> [Brief]
Set down exactly the lines of the listing below, please, beginning with the first and ending with the line that holds "points = [vertex.co".

> [Dataset excerpt]
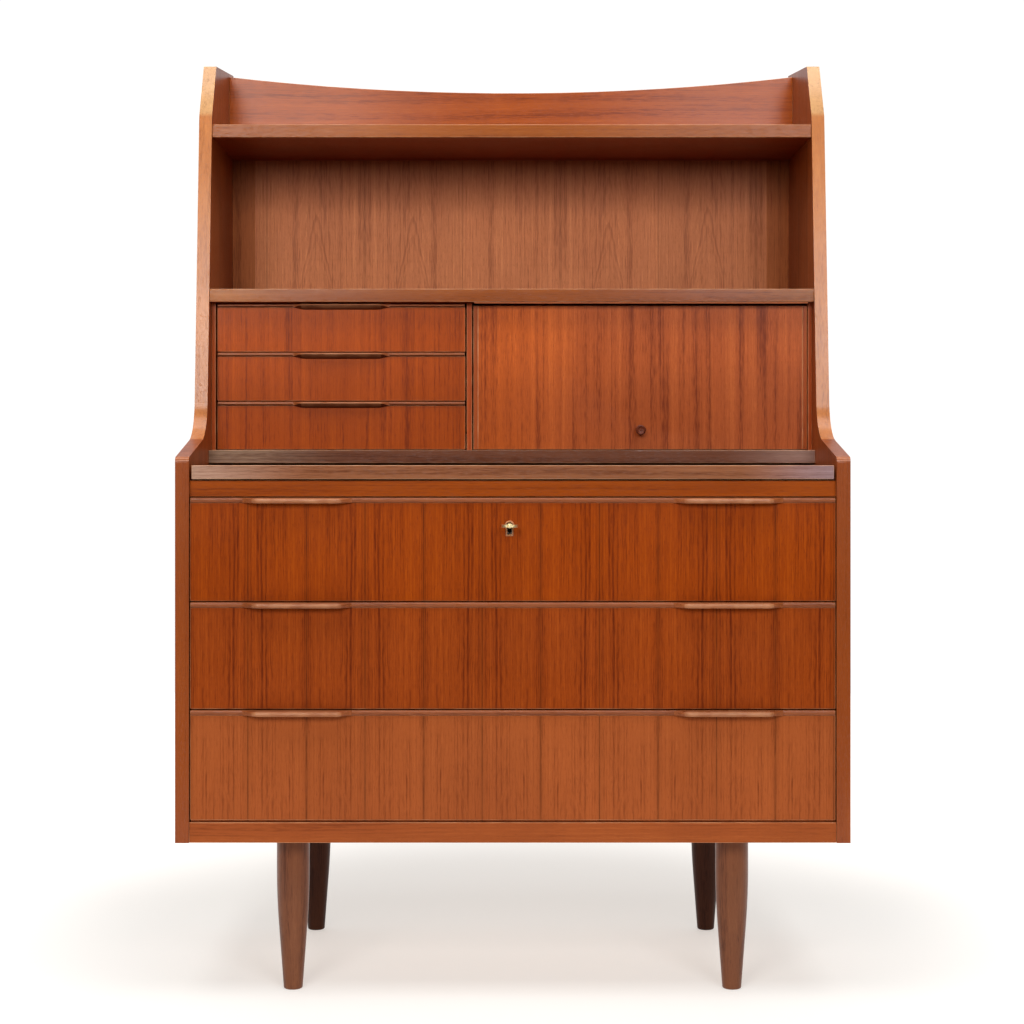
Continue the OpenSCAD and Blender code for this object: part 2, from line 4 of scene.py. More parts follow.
import bmesh
import bpy
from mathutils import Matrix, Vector

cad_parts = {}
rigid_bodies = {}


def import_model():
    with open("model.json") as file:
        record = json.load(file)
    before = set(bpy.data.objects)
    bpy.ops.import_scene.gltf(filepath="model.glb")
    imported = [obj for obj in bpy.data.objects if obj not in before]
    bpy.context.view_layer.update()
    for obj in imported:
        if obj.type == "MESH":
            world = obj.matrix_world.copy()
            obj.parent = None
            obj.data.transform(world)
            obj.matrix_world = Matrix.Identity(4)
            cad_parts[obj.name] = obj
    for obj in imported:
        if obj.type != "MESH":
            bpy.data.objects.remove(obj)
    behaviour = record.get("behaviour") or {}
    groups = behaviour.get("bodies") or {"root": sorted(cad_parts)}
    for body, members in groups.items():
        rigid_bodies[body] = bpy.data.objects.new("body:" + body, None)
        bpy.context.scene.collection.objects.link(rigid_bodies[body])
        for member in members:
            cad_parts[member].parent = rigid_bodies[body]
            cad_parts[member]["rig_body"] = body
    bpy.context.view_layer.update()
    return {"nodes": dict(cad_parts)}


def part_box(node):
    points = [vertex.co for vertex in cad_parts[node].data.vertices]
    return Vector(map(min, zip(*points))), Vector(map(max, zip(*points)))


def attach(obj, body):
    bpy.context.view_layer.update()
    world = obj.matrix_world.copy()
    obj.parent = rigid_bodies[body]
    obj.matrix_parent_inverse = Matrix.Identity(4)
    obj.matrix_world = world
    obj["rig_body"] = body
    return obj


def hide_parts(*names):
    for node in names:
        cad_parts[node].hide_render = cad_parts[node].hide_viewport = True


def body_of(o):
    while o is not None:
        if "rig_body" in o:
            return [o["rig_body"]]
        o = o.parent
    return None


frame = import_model()

MM = 0.001

# ---------------------------------------------------------------- tones


def tone(code):
    """A colour written as six hex digits, as the linear colour that shaders take."""
    parts = [int(code[i:i + 2], 16) / 255 for i in (0, 2, 4)]
    return tuple(c / 12.92 if c <= 0.04045 else ((c + 0.055) / 1.055) ** 2.4 for c in parts) + (1.0,)


def cut(code, lively=1.0):
    """Dark streak, ground and light streak of one cut of teak, from the tone of its ground."""
    ground = tone(code)
    dark = tuple(c * (1 - lively * fall) for c, fall in zip(ground, (0.52, 0.62, 0.66))) + (1.0,)
    light = tuple(c * (1 + lively * rise) for c, rise in zip(ground, (0.24, 0.36, 0.40))) + (1.0,)
    return dark, ground, light


# The lowest drawer's paler, pinker ground is partly its own veneer and partly a painted reflection of the
# floor
FRONT_TEAK = {1: cut("923b04", 1.1), 2: cut("913d0d", 1.1), 3: cut("a25226", 1.1)}
SMALL_TEAK = cut("a04306", 1.1)
FLAP_TEAK = cut("a9501e", 1.15)
BACK_TEAK = cut("cd7b4c")
SIDE_TEAK = cut("94481f")
EDGE_TEAK = cut("8e4318", 0.8)
CREST_TEAK = cut("9e480b")
SHELF_TEAK = cut("944b0e")
LOW_SHELF_TEAK = cut("884313")
SHELF_TOP_TEAK = cut("8c481f")
# Painted shade: the shelves' undersides take a darker tone than the rest of the same teak
UNDERSIDE_SHADE_TEAK = cut("7a290a")
DESK_TEAK = cut("653923")
LIP_TEAK = cut("904e2a")
LEAF_TEAK = cut("8b5536")
RAIL_TEAK = cut("a14804")
FLAP_EDGE_TEAK = cut("a04a1e")
UPRIGHT_TEAK = cut("a5471b")
FOOT_TEAK = cut("9a4c21")
LEG_TEAK = cut("764428")
# Painted shade: the rear legs are the same teak as the front ones, given a darker tone for the desk's shadow
REAR_LEG_SHADE_TEAK = cut("422213")
KNOB_TEAK = cut("6a3322")
# Painted shade: a darker tone for the small pulls' undersides, where shadow falls
PULL_UNDERSIDE_SHADE_TEAK = cut("4c1f0d")
BEECH = (tone("a37649"), tone("c79d6c"), tone("d8b585"))
PLY = (tone("95633c"), tone("b48256"), tone("c69869"))
# The pale colour of arrises: rubbing, and a painted highlight where light catches the rounding
ARRIS_WEAR_AND_HIGHLIGHT = tone("e2a87a")
GLUE_LINE = tone("3a1605")
BRASS = tone("d9ab55")
RIM_BRASS = tone("c48a66")
KEY_BRASS = tone("f3e2b4")
BLACKENED = tone("2a1c10")
BRASS_DULL = tone("8f6a33")
STEEL = tone("b4b2ae")
STEEL_DULL = tone("6f6c68")
LOCK_DULL = tone("120c08")
PIN_STEEL = tone("4a3a2e")
FLOOR_GREY = (tone("c3c2c0"), tone("c0bfbd"))

# ---------------------------------------------------------------- recipes for finishes


class Recipe:
    """One finish's node tree. Numbers, colours and other nodes' outputs all go in the same way."""

    def __init__(self, name):
        self.material = bpy.data.materials.new(name)
        self.material.use_nodes = True
        self.tree = self.material.node_tree
        self.shader = self.tree.nodes["Principled BSDF"]
        self.place = self.tree.nodes.new("ShaderNodeTexCoord").outputs["Object"]

    def put(self, socket, value):
        if isinstance(value, bpy.types.NodeSocket):
            self.tree.links.new(value, socket)
        else:
            socket.default_value = value

    def node(self, kind, values, **settings):
        made = self.tree.nodes.new(kind)
        for key, value in settings.items():
            setattr(made, key, value)
        for slot, value in enumerate(values):
            self.put(made.inputs[slot], value)
        return made.outputs[0]

    def math(self, operation, *values):
        return self.node("ShaderNodeMath", values, operation=operation)

    def add(self, a, b):
        return self.math("ADD", a, b)

    def times(self, a, b):
        return self.math("MULTIPLY", a, b)

    def less(self, a, b):
        return self.math("SUBTRACT", a, b)

    def split(self, vector):
        made = self.tree.nodes.new("ShaderNodeSeparateXYZ")
        self.put(made.inputs[0], vector)
        return made.outputs[0], made.outputs[1], made.outputs[2]

    def join(self, x, y, z):
        return self.node("ShaderNodeCombineXYZ", (x, y, z))

    def noise(self, vector, scale=1.0, detail=2.0, roughness=0.5):
        made = self.tree.nodes.new("ShaderNodeTexNoise")
        self.put(made.inputs["Vector"], vector)
        made.inputs["Scale"].default_value = scale
        made.inputs["Detail"].default_value = detail
        made.inputs["Roughness"].default_value = roughness
        return made.outputs[0]

    def drawn_out(self, side, deep, along, cells, detail=2.0, roughness=0.5):
        """Noise drawn out along the grain, from its cells per metre across and along it."""
        wide, long = cells
        place = self.join(self.times(side, wide), self.times(deep, wide), self.times(along, long))
        return self.noise(place, 1.0, detail, roughness)

    def chance(self, number):
        """A random number from 0 to 1 for each whole number."""
        made = self.tree.nodes.new("ShaderNodeTexWhiteNoise")
        made.noise_dimensions = "1D"
        self.put(made.inputs["W"], number)
        return made.outputs["Value"]

    def band(self, value, low, high, ends=(0.0, 1.0)):
        """A smooth step between two values."""
        made = self.tree.nodes.new("ShaderNodeMapRange")
        made.interpolation_type = "SMOOTHSTEP"
        for slot, number in enumerate((value, low, high) + tuple(ends)):
            self.put(made.inputs[slot], number)
        return made.outputs[0]

    def ramp(self, value, stops):
        made = self.tree.nodes.new("ShaderNodeValToRGB")
        self.put(made.inputs[0], value)
        keys = made.color_ramp.elements
        while len(keys) < len(stops):
            keys.new(0.5)
        for key, (at, colour) in zip(keys, stops):
            key.position = at
            key.color = colour
        return made.outputs[0]

    def mix(self, factor, a, b, blend="MIX"):
        made = self.tree.nodes.new("ShaderNodeMix")
        made.data_type = "RGBA"
        made.blend_type = blend
        self.put(made.inputs[0], factor)
        self.put(made.inputs[6], a)
        self.put(made.inputs[7], b)
        return made.outputs[2]

    def bump(self, height, distance, strength):
        made = self.tree.nodes.new("ShaderNodeBump")
        made.inputs["Strength"].default_value = strength
        made.inputs["Distance"].default_value = distance
        self.put(made.inputs["Height"], height)
        self.put(self.shader.inputs["Normal"], made.outputs[0])

    def arris(self):
        """How far a point is round the rounded edge of its piece, from 0 on a face to 1."""
        made = self.tree.nodes.new("ShaderNodeAttribute")
        made.attribute_name = "arris"
        return made.outputs["Fac"]

    def finish(self, colour, roughness, specular, metal=0.0):
        self.put(self.shader.inputs["Base Color"], colour)
        self.put(self.shader.inputs["Roughness"], roughness)
        self.shader.inputs["Specular IOR Level"].default_value = specular
        self.shader.inputs["Metallic"].default_value = metal
        return self.material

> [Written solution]
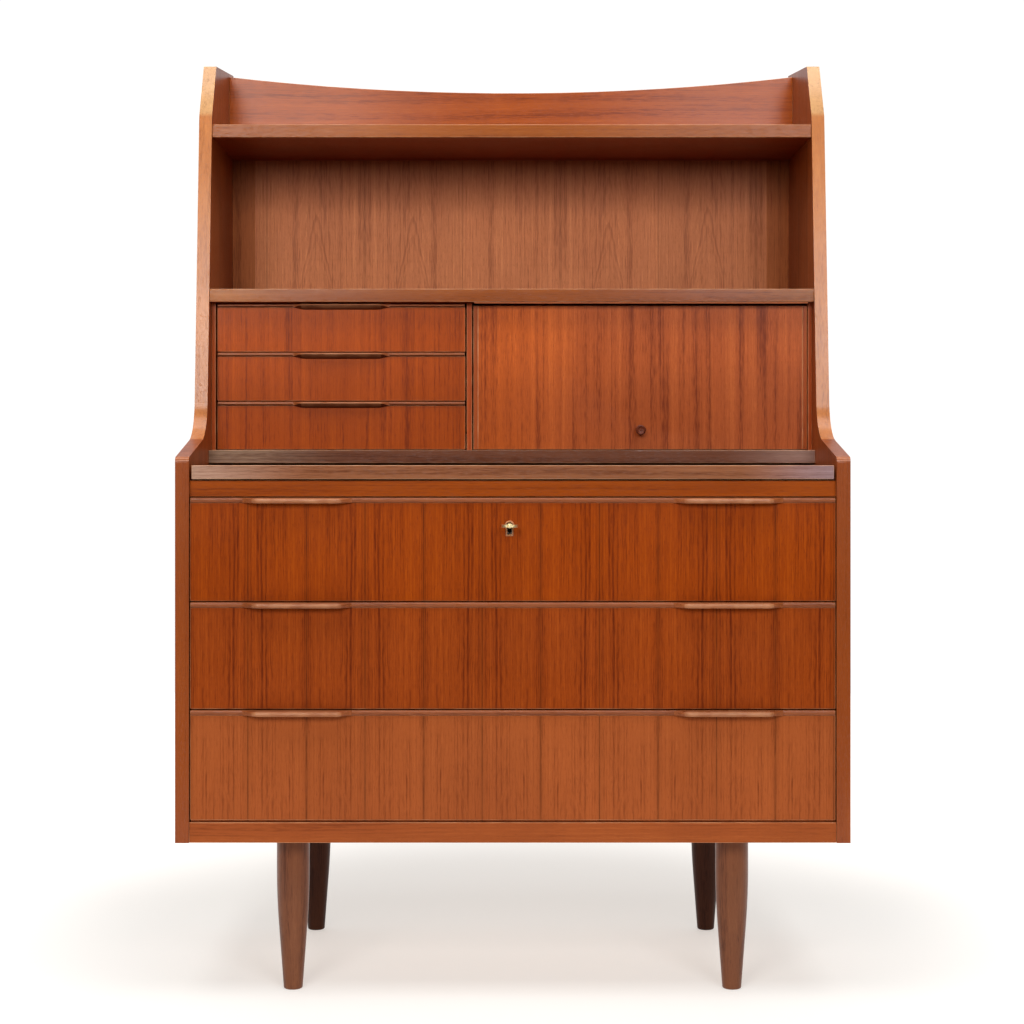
Continue the OpenSCAD and Blender code for this object: part 2, from line 4 of scene.py. More parts follow.
import bmesh
import bpy
from mathutils import Matrix, Vector

cad_parts = {}
rigid_bodies = {}


def import_model():
    with open("model.json") as file:
        record = json.load(file)
    before = set(bpy.data.objects)
    bpy.ops.import_scene.gltf(filepath="model.glb")
    imported = [obj for obj in bpy.data.objects if obj not in before]
    bpy.context.view_layer.update()
    for obj in imported:
        if obj.type == "MESH":
            world = obj.matrix_world.copy()
            obj.parent = None
            obj.data.transform(world)
            obj.matrix_world = Matrix.Identity(4)
            cad_parts[obj.name] = obj
    for obj in imported:
        if obj.type != "MESH":
            bpy.data.objects.remove(obj)
    behaviour = record.get("behaviour") or {}
    groups = behaviour.get("bodies") or {"root": sorted(cad_parts)}
    for body, members in groups.items():
        rigid_bodies[body] = bpy.data.objects.new("body:" + body, None)
        bpy.context.scene.collection.objects.link(rigid_bodies[body])
        for member in members:
            cad_parts[member].parent = rigid_bodies[body]
            cad_parts[member]["rig_body"] = body
    bpy.context.view_layer.update()
    return {"nodes": dict(cad_parts)}


def part_box(node):
    points = [vertex.co for vertex in cad_parts[node].data.vertices]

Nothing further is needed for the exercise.